Not good enough, said the duty-bound rule enforcer. It has to have a tag on the zip tie that says, “Cross our hearts and hope to die, there’s no terrorist beyond this tie” or some such language.

The agent said he was sorry but he had to follow the rules.

Two choices: Surrender the vanilla extract or check another bag with it inside.

Door number three: Kathy, tired and grumpy, clobbers the agent with her handbag, sends him through the X-ray machine and starts hollering “Vanilla extract matters!” We spend the rest of our lives at ADX.

Time to step in before that door gets opened. I take the three bottles down to the Delta desk, rearrange my shoulder bag to fit them inside and check it through to Seattle despite being told it’s not regulation size. Then it was back through security for the fourth time that day.

IMG_3735.JPGYou could smell my shoulder bag before it arrived on the baggage carousel in Seattle. One of the three bottles had broken but fortunately had not brought down the plane in flight. It did turn my faithful notebook into the “Vanilla Diaries,” now has a nice aged appearance.

We’ve been reacting to the “Liquid Bomb Plot” since August 2006 when three bottle-heads in London were mercifully stopped from carrying through on plans to concoct a bomb from chemicals carried aboard separately. All three are resting uncomfortably, we can hope, in British prisons for the next 30 or so years.

But can we please make some room for common sense? Give the TSA people a little leeway to make decisions on their own? Allow passengers to taste their raspberry jam, vanilla extract or shoe polish (?!) to prove it’s the real stuff as mothers carrying breast milk have been asked to do?

Besides, in the overall scheme of things, taking my shoes off at the airport has not made the world a safer place for many people. Showing off the holes in my socks did not save the 58 people killed and the 500 wounded during a country music concert in Las Vegas. It didn’t save the 26 people killed in a shooting at the First Baptist Church in Sutherlin Springs, Texas, or the nine shot to death at the Emanuel African Methodist Episcopal Church in Charleston, S.C. Or the 49 dead at the Pulse night club in Orlando, Fla., or the 14 dead at the Inland Regional Center in San Bernardino.

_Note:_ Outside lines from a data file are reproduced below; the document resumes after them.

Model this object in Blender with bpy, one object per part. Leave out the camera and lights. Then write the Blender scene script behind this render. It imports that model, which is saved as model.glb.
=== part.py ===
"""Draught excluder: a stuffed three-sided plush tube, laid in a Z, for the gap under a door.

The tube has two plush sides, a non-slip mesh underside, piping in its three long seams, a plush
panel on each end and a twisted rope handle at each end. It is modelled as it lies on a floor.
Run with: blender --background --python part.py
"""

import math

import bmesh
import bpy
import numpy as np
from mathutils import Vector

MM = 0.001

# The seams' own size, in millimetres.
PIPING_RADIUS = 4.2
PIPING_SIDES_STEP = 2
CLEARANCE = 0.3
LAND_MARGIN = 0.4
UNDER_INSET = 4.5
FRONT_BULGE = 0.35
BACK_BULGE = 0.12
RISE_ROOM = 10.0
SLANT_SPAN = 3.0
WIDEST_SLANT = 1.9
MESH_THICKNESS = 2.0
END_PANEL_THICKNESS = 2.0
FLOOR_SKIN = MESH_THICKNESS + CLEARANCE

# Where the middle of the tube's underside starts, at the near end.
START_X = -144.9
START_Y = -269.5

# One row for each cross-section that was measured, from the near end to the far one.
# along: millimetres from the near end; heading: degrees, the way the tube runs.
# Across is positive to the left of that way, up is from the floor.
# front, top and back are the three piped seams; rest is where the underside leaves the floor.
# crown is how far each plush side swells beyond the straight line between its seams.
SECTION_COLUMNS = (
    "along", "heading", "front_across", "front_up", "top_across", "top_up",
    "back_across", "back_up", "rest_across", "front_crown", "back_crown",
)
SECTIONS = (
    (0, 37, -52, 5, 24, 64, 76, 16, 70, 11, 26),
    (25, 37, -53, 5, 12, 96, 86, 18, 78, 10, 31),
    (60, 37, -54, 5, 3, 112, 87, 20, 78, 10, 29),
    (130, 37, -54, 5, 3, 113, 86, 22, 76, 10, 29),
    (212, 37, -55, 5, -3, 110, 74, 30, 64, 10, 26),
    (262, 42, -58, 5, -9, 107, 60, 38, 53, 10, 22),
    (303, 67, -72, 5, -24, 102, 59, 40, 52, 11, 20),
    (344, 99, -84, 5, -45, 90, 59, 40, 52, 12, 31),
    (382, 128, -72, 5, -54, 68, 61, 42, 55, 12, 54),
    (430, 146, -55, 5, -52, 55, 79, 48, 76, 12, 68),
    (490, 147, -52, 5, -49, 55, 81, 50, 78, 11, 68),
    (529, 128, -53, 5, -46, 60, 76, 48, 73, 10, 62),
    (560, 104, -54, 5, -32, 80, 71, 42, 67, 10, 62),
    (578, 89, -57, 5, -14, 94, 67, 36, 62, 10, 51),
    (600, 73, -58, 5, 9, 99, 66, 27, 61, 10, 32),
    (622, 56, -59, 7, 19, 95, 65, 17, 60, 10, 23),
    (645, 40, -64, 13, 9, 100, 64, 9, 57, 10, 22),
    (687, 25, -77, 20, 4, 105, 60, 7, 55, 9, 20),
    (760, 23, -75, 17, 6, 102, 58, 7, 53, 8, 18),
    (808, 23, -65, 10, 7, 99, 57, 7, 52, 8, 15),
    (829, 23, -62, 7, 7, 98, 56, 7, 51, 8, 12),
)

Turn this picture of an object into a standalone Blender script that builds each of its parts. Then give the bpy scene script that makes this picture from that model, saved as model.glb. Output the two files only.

Or on and on and on . . .

We seem unwilling to do much to stop the terror within our borders while keeping everyone on high alert to keep out the imported variety. I’m not big on terrorism from any quarter and would cast a plague on all its sources: Akbar on your Ali-babi-ding-dong and same to our Iraqi-tacki bush wars.

Dump the fear-mongering and leave the pre-boarding jitters to those with their heads up their asses.

One thought on “Now we’re all flying Con Air

  1. John,

    Does this reply get to you? Hope so. Let me know. Also, let me know if you’d like me to forward these postings to the NOBS. If you don’t I’d be glad to forward them as I think the club would appreciate getting them.

    I’ve gotten to the point that I only fly when there is not alternative. Much better to enjoy a drive cross-country than deal with the security folk. They’re good people trying to do their job as dictated by the assholes in Washington who fly on an Air Force provided plane or who have the option of renting a private jet and charging it to the taxpayer.

    This summer I encountered a similar thing when they discovered a pen knife I had overlooked in my carry-on bag. Since this is something that happens frequently, wouldn’t it make sense for them to have a securable bag at the security station that they could put such things in and loaded as checked baggage? Hell a reasonable charge of about $5 should cover costs and make the travel experience more consumer friendly.

    Looking to see you when you get back to Seattle and settled in.